Problem details. Only the lines from the start of the data through the one containing "from FreeCAD import" belong in your answer; return them exactly.

Object modeling scripts:
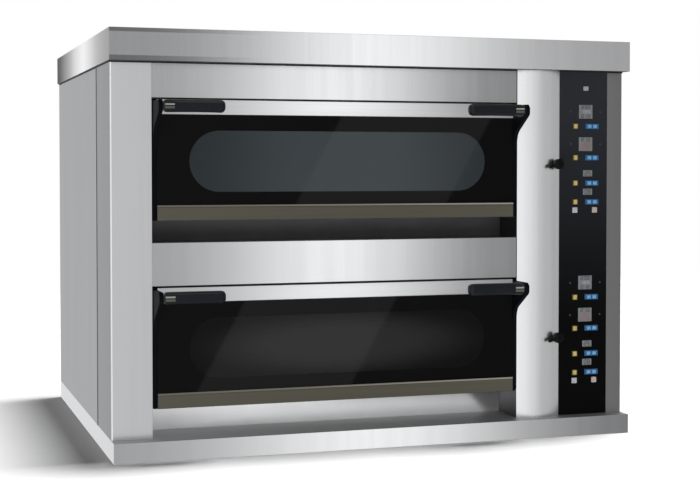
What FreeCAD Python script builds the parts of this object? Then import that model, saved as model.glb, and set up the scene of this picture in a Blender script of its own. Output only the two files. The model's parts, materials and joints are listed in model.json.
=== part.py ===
import FreeCAD, Part

import os
import re
import Sketcher
from FreeCAD import Placement, Rotation, Vector

# Double-deck electric baking oven for a bakery, four 400 x 600 mm trays.
# Row frame in millimetres: +Z up, the front faces -Y, +X to the right.
# Origin: on the floor, at the middle of the whole object's footprint.

DIMENSIONS = [
    # casing
    ("body_width", 1300), ("body_depth", 980), ("body_height", 866),
    ("plinth_height", 47), ("plinth_front", 40),
    ("cap_height", 74), ("cap_front", 30), ("cap_side", 5),
    ("sheet", 1.5), ("heavy_sheet", 2), ("bend_radius", 5),
    ("post_width", 96), ("side_return", 210), ("seam", 2.5), ("side_flange", 25),
    ("opening_width", 913), ("column_width", 115), ("column_bulge", 14),
    ("fascia_width", 133.5), ("fascia_thick", 5),
    ("header_height", 82), ("middle_height", 100.5),
    ("recess_depth", 105), ("return_depth", 53),
    # doors
    ("deck_pitch", 434), ("door_gap", 3), ("door_height", 279), ("door_depth", 45),
    ("door_side_gap", 2), ("side_plate", 10), ("pane", 5), ("inner_pane", 4),
    ("rail_height", 35), ("rail_proud", 1), ("bronze_proud", 4), ("bronze_chamfer", 7),
    ("window_width", 738), ("window_height", 142), ("window_drop", 142.5),
    ("hinge_set", 9), ("hinge_rise", 8), ("pin_radius", 4.5), ("pin_length", 18),
    ("pin_clearance", 0.05), ("bracket_size", 20), ("bracket_wide", 14),
    ("grip_length", 145), ("grip_height", 29), ("grip_depth", 28), ("grip_reach", 80),
    ("grip_drop", 4), ("grip_round", 7), ("ear_drop", 114), ("ear_foot", 42), ("ear_taper", 11),
    ("ear_bend", 30), ("ear_nose", 12),
    # baking chambers
    ("seal_thick", 6), ("seal_wide", 10), ("seal_offset", 6), ("seal_gap", 0.3),
    ("chamber_width", 860), ("chamber_height", 215), ("chamber_depth", 700),
    ("chamber_drop", 35), ("mouth_drop", 58), ("mouth_height", 167), ("frame_rise", 16),
    ("hearth_rise", 20), ("hearth_thick", 10), ("wool", 40),
    ("tube_radius", 5), ("tube_spacing", 60), ("tube_level", 10),
    ("upper_tube_level", 15), ("tube_start", 48), ("tube_hole", 6),
    ("lamp_radius", 21), ("lamp_rim", 28), ("lamp_depth", 64), ("lamp_set", 110),
    # exhaust
    ("damper_drop", 148.5), ("damper_across", 104), ("duct_size", 70), ("duct_set", 609),
    ("duct_length", 225), ("flue_radius", 30), ("flue_across", 166), ("rear_reach", 80),
    ("collar_radius", 45), ("rod_radius", 5), ("flap_size", 60), ("hub_radius", 13),
    ("hub_length", 20), ("hub_front", 32), ("lever_length", 24), ("lever_run", 23), ("lever_fall", 6),
    ("lever_tilt", 14.6), ("knob_radius", 5),
    # controls
    ("control_pitch", 431), ("key_size", 13.5), ("key_proud", 1.8), ("key_depth", 10),
    ("key_clearance", 0.4), ("rocker_width", 37), ("rocker_clearance", 0.7),
    ("rocker_pivot", 6.5), ("pivot_radius", 1.2), ("display_wide", 40), ("display_tall", 37),
    ("timer_wide", 28), ("timer_tall", 18), ("board_set", 16), ("board_tall", 300),
    ("indicator_wide", 14), ("indicator_tall", 11), ("indicator_rise", 43),
    # rear
    ("foot_hole", 5.5), ("foot_inset", 45), ("gusset", 80), ("gusset_thick", 4),
    ("gland_bore", 9), ("gland_thread", 16), ("gland_nut", 21),
    ("screw_head", 4.5), ("screw_shank", 2), ("screw_hole", 2.1),
]
NAMES = {name for name, _ in DIMENSIONS}

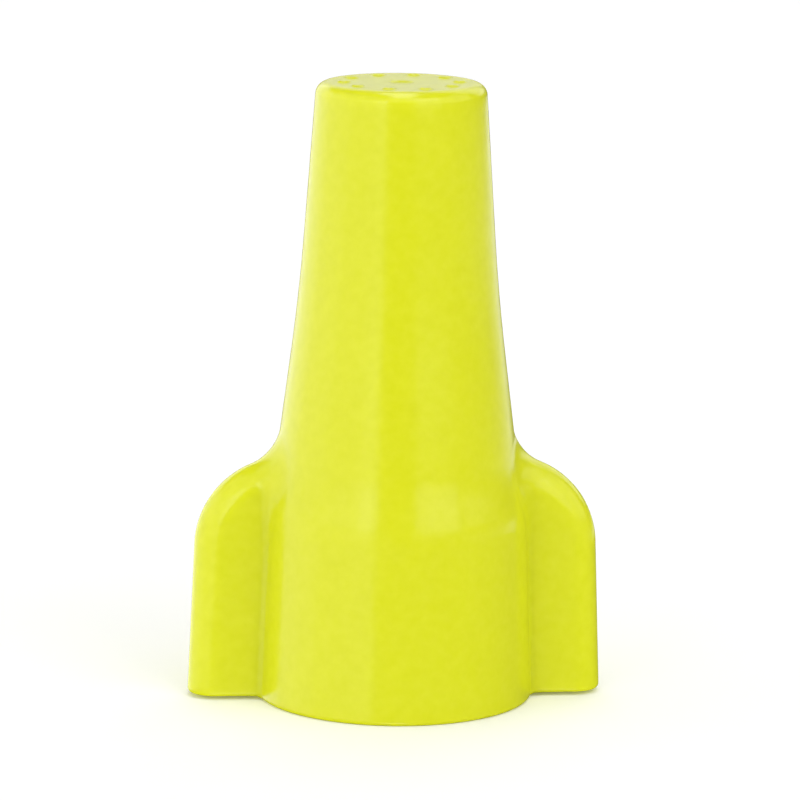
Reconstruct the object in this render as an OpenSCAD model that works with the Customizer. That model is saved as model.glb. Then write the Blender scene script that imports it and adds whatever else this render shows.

Solved problem.
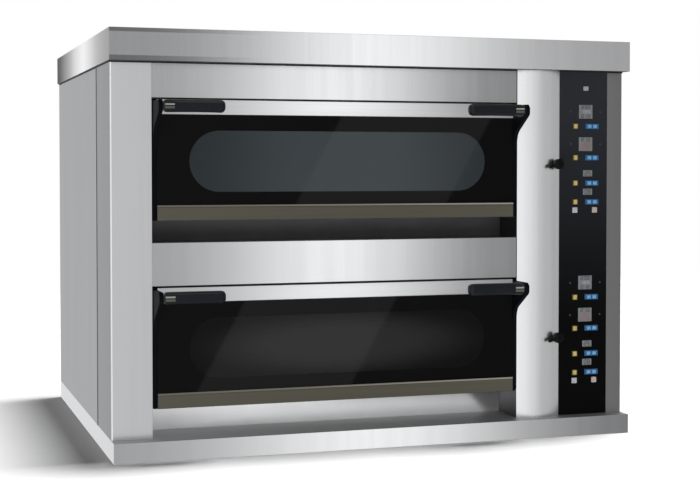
What FreeCAD Python script builds the parts of this object? Then import that model, saved as model.glb, and set up the scene of this picture in a Blender script of its own. Output only the two files. The model's parts, materials and joints are listed in model.json.
=== part.py ===
import FreeCAD, Part

import os
import re
import Sketcher
from FreeCAD import Placement, Rotation, Vector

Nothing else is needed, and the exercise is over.